To resolve these conflicts, we must update the offending gems specifically within the context of the next lockfile:
$ DEPENDENCIES_NEXT=1 bundle update devise
We repeat this process — updating individual gems or groups of gems — until DEPENDENCIES_NEXT=1 bundle install completes successfully. This iterative resolution is the core advantage of the Gemfile.next.lock workflow; we are solving the dependency puzzle in isolation, without breaking the application for other developers.
Maintaining the Gemfile.next.lock in CI
Generating the Gemfile.next.lock is only the first step. To actually execute a continuous upgrade, the secondary lockfile must be actively maintained and tested.
We should commit both Gemfile and Gemfile.next.lock to our version control system.

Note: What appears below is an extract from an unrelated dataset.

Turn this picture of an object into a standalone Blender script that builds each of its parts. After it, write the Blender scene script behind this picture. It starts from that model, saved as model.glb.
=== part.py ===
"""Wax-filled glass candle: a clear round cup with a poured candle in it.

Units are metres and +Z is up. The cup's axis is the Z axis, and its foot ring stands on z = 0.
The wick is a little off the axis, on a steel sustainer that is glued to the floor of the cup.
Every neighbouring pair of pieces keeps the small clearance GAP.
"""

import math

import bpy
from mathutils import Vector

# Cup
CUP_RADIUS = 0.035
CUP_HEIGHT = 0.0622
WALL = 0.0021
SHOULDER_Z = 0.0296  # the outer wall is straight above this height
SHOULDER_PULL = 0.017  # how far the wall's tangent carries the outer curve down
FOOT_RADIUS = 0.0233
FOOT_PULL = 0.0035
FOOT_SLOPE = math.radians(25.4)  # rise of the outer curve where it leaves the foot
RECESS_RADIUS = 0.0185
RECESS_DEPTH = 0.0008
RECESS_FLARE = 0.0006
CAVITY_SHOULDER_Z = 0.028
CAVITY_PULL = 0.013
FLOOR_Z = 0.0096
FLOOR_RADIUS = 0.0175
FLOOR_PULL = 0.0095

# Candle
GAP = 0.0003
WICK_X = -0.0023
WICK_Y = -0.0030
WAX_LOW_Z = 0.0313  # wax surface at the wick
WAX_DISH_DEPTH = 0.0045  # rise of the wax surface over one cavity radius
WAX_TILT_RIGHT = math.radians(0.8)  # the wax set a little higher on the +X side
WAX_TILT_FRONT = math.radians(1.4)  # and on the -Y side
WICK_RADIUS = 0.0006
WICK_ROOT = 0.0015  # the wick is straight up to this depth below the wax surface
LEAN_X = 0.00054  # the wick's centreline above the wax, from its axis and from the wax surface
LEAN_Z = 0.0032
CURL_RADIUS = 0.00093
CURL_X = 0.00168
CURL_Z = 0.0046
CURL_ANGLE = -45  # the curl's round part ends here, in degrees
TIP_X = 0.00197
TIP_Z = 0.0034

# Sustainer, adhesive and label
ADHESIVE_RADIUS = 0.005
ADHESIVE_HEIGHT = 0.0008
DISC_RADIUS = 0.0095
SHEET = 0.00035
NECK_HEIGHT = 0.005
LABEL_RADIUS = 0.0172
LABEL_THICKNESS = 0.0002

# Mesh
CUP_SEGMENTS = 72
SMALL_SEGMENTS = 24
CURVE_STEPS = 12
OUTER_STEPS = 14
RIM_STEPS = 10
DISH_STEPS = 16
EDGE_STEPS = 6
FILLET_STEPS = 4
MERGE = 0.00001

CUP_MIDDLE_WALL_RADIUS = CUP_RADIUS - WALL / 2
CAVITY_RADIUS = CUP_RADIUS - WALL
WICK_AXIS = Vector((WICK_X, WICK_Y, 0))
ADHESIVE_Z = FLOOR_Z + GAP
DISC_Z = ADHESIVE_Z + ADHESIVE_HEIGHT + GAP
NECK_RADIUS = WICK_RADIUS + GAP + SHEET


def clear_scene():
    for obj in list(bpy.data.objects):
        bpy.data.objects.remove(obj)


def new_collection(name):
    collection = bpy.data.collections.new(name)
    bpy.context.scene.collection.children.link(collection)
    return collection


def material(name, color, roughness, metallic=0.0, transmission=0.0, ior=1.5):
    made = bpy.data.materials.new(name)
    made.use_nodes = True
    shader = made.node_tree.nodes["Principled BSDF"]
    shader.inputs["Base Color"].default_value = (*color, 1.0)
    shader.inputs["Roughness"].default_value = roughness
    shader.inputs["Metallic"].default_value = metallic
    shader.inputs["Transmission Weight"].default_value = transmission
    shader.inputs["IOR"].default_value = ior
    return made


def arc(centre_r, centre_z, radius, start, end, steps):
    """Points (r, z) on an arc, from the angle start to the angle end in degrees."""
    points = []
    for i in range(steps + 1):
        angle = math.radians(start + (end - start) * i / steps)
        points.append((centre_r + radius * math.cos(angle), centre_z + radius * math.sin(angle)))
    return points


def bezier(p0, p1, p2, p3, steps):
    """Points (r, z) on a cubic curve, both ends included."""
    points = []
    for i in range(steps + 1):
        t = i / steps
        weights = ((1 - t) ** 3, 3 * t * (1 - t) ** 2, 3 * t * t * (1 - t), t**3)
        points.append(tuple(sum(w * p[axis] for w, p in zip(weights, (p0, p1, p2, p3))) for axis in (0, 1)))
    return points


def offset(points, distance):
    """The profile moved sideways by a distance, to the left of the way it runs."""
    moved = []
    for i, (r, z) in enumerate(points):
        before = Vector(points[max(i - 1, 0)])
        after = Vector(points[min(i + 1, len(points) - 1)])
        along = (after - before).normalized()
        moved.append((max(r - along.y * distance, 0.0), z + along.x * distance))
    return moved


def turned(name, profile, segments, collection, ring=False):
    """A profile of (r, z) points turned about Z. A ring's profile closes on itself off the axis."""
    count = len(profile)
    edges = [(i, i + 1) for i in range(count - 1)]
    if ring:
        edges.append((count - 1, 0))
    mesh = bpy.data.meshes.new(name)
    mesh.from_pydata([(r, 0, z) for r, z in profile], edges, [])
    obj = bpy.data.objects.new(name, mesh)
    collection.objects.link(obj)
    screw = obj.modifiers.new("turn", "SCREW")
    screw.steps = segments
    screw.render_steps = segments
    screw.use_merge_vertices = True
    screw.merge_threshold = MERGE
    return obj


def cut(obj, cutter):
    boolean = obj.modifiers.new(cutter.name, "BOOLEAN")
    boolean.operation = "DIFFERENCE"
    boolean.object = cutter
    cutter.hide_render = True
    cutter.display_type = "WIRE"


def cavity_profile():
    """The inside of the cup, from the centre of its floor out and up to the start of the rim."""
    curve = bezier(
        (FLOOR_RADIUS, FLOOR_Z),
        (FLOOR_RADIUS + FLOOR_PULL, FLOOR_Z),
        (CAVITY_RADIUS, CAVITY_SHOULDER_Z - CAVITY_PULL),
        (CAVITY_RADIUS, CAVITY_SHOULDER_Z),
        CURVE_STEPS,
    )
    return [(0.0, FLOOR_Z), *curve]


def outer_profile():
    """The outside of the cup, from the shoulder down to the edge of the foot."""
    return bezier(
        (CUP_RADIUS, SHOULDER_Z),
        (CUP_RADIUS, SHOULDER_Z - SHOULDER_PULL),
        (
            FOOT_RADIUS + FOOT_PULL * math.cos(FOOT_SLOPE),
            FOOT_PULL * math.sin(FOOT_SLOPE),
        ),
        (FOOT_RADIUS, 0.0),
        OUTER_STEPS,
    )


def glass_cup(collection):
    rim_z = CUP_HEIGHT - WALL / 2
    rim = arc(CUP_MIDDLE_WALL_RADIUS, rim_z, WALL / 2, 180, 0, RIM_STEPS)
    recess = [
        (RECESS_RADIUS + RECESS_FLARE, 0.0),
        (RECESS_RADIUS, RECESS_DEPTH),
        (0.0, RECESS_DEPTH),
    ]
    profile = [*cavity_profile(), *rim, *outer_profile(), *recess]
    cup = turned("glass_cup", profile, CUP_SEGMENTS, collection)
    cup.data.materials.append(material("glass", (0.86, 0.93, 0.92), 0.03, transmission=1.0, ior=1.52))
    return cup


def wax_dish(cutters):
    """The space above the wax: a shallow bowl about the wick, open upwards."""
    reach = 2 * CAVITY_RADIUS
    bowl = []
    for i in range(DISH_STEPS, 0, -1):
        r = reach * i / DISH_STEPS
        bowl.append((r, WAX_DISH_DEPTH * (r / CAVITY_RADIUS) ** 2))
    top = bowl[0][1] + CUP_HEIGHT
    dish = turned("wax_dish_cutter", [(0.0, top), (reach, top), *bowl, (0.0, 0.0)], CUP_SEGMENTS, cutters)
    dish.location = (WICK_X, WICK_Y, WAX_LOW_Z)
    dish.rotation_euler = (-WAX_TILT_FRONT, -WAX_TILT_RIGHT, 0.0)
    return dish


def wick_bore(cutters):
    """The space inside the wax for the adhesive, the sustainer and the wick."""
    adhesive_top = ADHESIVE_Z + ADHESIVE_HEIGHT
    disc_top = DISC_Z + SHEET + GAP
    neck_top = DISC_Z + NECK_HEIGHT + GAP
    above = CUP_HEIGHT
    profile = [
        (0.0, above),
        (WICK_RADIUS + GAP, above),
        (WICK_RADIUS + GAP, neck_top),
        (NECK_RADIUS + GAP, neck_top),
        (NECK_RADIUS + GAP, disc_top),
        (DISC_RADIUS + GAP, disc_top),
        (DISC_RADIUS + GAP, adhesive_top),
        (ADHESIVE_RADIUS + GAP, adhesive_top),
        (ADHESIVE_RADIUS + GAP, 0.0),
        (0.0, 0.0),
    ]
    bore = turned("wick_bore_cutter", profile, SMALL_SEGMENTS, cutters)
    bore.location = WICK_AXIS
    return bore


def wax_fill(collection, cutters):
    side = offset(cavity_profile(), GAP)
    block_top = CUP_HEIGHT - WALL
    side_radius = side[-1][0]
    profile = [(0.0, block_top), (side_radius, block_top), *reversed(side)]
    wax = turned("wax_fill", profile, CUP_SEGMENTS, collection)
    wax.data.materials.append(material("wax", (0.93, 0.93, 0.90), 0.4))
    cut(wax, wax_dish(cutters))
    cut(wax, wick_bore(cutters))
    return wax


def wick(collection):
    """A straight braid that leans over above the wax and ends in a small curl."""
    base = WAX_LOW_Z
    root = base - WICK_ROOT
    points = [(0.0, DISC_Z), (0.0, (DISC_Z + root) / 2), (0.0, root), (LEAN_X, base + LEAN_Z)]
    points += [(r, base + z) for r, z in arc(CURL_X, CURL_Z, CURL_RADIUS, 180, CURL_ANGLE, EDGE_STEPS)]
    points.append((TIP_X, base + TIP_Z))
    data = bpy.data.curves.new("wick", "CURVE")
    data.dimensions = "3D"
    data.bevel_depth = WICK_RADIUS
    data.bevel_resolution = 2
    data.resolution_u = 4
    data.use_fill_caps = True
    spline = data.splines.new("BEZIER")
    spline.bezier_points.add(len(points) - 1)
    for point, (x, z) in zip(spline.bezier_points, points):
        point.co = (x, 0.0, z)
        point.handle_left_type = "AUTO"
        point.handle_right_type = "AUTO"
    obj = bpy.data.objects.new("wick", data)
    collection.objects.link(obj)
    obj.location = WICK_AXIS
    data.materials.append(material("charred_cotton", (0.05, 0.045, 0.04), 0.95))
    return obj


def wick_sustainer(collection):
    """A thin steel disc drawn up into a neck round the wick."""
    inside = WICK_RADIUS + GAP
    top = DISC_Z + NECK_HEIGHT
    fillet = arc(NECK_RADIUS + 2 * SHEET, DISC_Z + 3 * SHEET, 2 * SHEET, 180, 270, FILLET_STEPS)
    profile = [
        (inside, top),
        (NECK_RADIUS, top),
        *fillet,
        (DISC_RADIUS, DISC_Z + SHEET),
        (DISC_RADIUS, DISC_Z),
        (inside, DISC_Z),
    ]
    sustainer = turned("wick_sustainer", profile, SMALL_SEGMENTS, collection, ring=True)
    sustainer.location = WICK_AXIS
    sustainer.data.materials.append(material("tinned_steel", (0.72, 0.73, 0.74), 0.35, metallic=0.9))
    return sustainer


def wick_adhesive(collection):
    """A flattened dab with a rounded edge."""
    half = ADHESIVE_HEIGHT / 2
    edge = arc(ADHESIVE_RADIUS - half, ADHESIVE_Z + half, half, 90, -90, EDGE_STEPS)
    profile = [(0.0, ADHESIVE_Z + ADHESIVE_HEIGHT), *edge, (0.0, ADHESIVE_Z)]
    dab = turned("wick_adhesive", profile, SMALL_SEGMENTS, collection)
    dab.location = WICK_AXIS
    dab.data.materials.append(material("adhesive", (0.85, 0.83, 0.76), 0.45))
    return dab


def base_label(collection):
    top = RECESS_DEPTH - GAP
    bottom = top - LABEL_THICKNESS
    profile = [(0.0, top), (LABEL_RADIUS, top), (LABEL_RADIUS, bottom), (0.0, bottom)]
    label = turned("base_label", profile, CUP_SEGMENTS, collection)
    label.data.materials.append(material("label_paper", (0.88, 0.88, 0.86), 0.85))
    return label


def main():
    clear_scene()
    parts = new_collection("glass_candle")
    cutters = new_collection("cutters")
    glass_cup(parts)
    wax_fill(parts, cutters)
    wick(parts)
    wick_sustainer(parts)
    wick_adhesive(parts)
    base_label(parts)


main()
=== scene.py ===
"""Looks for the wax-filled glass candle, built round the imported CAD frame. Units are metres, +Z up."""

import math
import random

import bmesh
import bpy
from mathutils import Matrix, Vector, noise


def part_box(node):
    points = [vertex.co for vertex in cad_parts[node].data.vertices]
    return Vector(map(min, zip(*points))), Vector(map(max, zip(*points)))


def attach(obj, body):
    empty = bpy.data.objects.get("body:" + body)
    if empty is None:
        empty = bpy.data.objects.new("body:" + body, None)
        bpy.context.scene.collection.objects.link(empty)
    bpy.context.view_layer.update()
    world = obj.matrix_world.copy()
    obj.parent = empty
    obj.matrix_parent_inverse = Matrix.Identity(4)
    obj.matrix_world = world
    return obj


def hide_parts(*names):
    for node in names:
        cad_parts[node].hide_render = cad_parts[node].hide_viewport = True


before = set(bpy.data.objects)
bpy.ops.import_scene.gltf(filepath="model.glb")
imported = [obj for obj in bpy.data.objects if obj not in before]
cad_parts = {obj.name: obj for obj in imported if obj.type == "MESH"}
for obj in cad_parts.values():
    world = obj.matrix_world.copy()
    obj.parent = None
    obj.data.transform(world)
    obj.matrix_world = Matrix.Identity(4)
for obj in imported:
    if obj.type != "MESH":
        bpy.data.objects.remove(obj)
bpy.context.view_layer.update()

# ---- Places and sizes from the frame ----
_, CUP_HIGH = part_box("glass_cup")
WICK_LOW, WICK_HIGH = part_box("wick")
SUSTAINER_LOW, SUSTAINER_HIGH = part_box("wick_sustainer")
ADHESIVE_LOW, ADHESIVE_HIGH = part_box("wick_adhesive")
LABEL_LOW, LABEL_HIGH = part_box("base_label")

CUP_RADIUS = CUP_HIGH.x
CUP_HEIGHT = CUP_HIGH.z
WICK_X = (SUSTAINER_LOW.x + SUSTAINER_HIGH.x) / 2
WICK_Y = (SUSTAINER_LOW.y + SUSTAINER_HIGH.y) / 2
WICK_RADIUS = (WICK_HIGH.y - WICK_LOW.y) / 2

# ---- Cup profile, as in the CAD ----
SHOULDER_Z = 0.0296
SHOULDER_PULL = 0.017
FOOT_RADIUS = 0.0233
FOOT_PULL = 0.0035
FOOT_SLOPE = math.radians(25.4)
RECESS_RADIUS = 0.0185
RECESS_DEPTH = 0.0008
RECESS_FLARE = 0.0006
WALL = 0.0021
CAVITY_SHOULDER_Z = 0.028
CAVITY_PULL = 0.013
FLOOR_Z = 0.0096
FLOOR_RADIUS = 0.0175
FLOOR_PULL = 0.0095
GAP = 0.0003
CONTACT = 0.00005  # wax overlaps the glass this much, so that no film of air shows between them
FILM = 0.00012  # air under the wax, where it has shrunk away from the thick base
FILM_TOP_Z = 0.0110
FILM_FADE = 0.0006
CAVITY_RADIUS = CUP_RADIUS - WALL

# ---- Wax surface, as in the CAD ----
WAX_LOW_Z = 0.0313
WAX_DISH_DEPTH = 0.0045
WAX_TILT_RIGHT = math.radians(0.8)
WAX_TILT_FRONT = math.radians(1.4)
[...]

Then, we can configure our Continuous Integration (CI) pipeline to run our test suite twice: once against the primary lockfile and once against the secondary lockfile.
For example, in GitHub Actions, a matrix build might look like this:
test:
runs-on: ubuntu-latest
strategy:
matrix:
gemfile_next: [0, 1]
env:
DEPENDENCIES_NEXT: ${{ matrix.gemfile_next }}
steps:
- uses: actions/checkout@v4
- uses: ruby/setup-ruby@v1
with:
bundler-cache: true
- run: bundle exec rspec
continue-on-error: ${{ matrix.gemfile_next == 1 }}
Initially, we configure the test step with continue-on-error: ${{ matrix.gemfile_next == 1 }} to explicitly allow failures on the DEPENDENCIES_NEXT=1 build. This ensures that test failures related to the new Rails version do not block the merging of daily feature work.
Finalizing the Upgrade
As our team incrementally fixes deprecations and test failures, the Gemfile.next.lock build will eventually pass consistently.
At that point, the application is fully compatible with the new Rails version. The final migration to the new version is a matter of cleanup: we remove the conditional logic from our Gemfile, permanently require the new Rails version, and delete the Gemfile.next.lock and bootboot plugin.
By isolating the dependency resolution process into a Gemfile.next.lock, we transform a monolithic upgrade event into a manageable, continuous process.